---- COLLECTED DATA

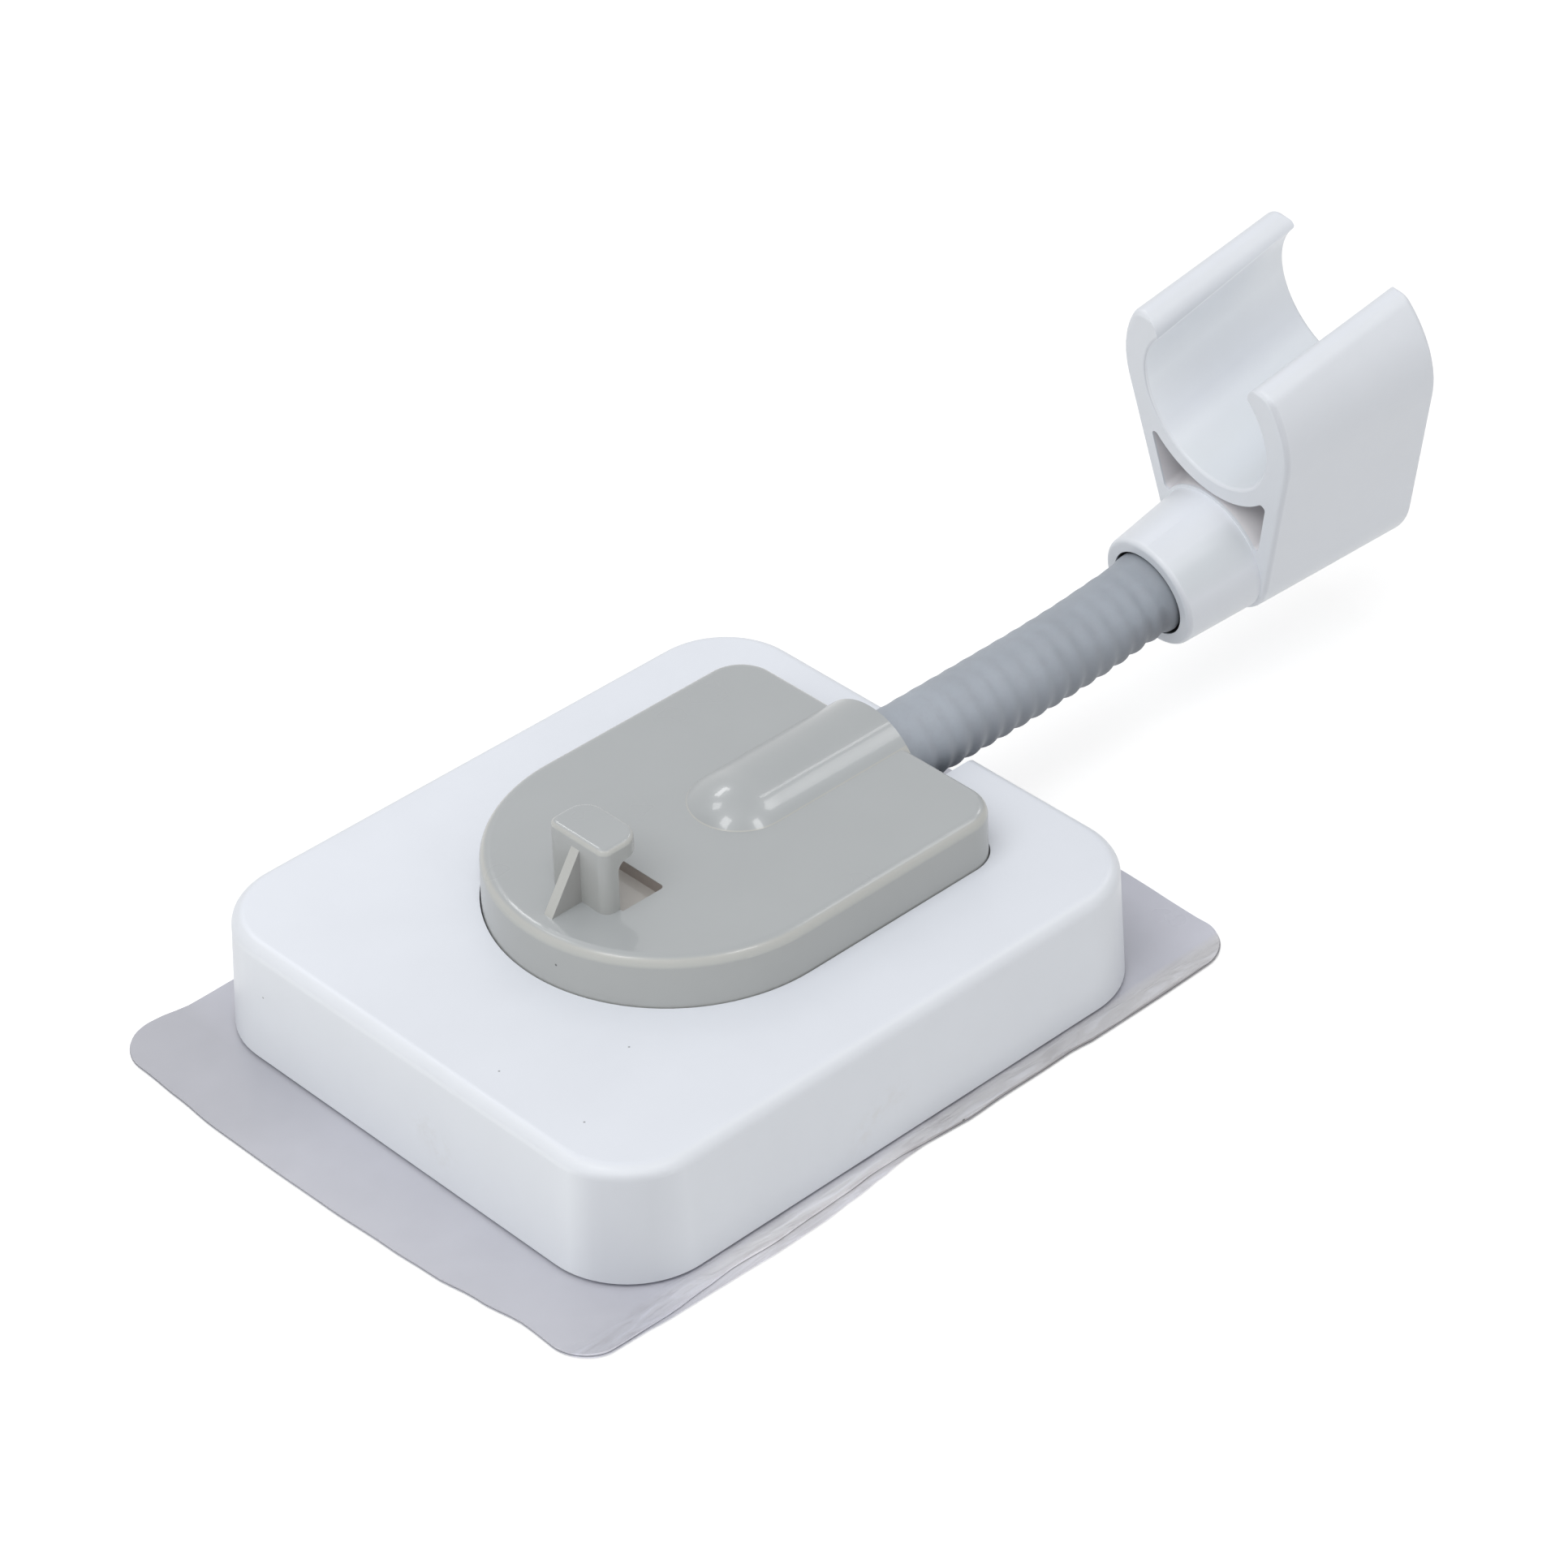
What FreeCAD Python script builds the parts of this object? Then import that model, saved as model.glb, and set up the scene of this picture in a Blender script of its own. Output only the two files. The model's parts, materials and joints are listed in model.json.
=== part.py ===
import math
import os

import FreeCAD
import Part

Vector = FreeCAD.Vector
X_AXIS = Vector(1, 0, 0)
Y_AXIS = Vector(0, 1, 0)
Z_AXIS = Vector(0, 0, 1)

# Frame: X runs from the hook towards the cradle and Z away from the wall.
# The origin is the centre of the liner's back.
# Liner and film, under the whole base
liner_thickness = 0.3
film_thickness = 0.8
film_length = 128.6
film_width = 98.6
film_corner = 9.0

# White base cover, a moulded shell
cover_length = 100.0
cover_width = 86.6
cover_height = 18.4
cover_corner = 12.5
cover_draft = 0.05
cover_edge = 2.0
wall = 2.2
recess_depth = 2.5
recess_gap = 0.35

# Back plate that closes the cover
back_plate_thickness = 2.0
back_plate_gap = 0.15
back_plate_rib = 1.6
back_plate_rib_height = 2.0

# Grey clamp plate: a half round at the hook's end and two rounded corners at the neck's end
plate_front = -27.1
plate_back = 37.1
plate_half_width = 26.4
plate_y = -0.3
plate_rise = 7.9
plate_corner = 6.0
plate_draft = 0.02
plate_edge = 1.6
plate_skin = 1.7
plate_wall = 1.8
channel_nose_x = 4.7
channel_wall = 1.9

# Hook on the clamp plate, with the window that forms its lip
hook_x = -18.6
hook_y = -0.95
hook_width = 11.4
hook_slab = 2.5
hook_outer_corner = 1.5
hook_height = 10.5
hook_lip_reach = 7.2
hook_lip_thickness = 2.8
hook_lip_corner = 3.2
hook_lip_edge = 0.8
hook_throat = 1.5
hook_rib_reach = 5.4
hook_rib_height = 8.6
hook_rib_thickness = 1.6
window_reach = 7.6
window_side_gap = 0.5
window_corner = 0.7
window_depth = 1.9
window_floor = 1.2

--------

▶ _EXERCISE PROMPT_:
Return all of the data word for word.

▶ _EXERCISE RESPONSE_:
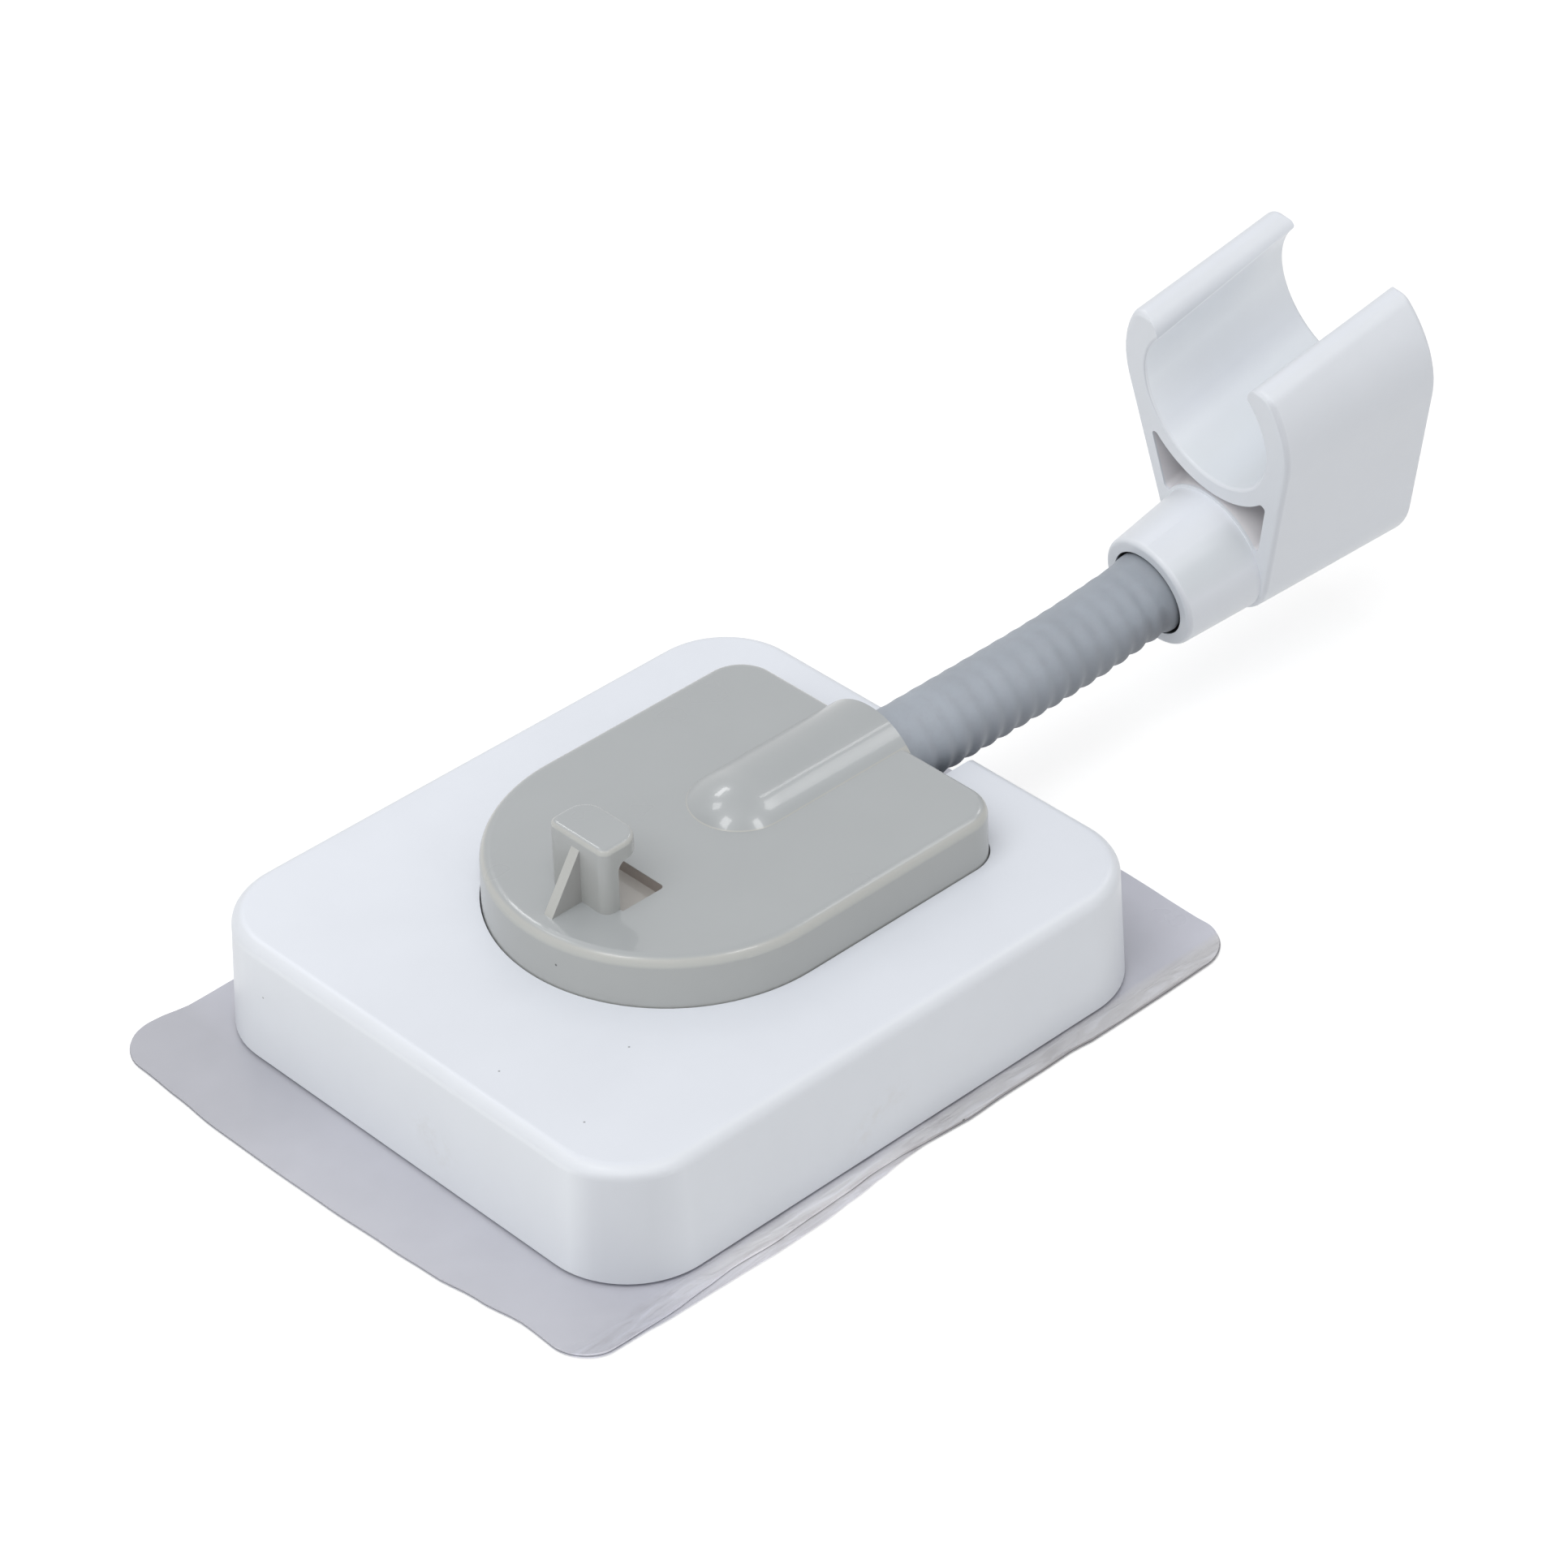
What FreeCAD Python script builds the parts of this object? Then import that model, saved as model.glb, and set up the scene of this picture in a Blender script of its own. Output only the two files. The model's parts, materials and joints are listed in model.json.
=== part.py ===
import math
import os

import FreeCAD
import Part

Vector = FreeCAD.Vector
X_AXIS = Vector(1, 0, 0)
Y_AXIS = Vector(0, 1, 0)
Z_AXIS = Vector(0, 0, 1)

# Frame: X runs from the hook towards the cradle and Z away from the wall.
# The origin is the centre of the liner's back.
# Liner and film, under the whole base
liner_thickness = 0.3
film_thickness = 0.8
film_length = 128.6
film_width = 98.6
film_corner = 9.0

# White base cover, a moulded shell
cover_length = 100.0
cover_width = 86.6
cover_height = 18.4
cover_corner = 12.5
cover_draft = 0.05
cover_edge = 2.0
wall = 2.2
recess_depth = 2.5
recess_gap = 0.35

# Back plate that closes the cover
back_plate_thickness = 2.0
back_plate_gap = 0.15
back_plate_rib = 1.6
back_plate_rib_height = 2.0

# Grey clamp plate: a half round at the hook's end and two rounded corners at the neck's end
plate_front = -27.1
plate_back = 37.1
plate_half_width = 26.4
plate_y = -0.3
plate_rise = 7.9
plate_corner = 6.0
plate_draft = 0.02
plate_edge = 1.6
plate_skin = 1.7
plate_wall = 1.8
channel_nose_x = 4.7
channel_wall = 1.9

# Hook on the clamp plate, with the window that forms its lip
hook_x = -18.6
hook_y = -0.95
hook_width = 11.4
hook_slab = 2.5
hook_outer_corner = 1.5
hook_height = 10.5
hook_lip_reach = 7.2
hook_lip_thickness = 2.8
hook_lip_corner = 3.2
hook_lip_edge = 0.8
hook_throat = 1.5
hook_rib_reach = 5.4
hook_rib_height = 8.6
hook_rib_thickness = 1.6
window_reach = 7.6
window_side_gap = 0.5
window_corner = 0.7
window_depth = 1.9
window_floor = 1.2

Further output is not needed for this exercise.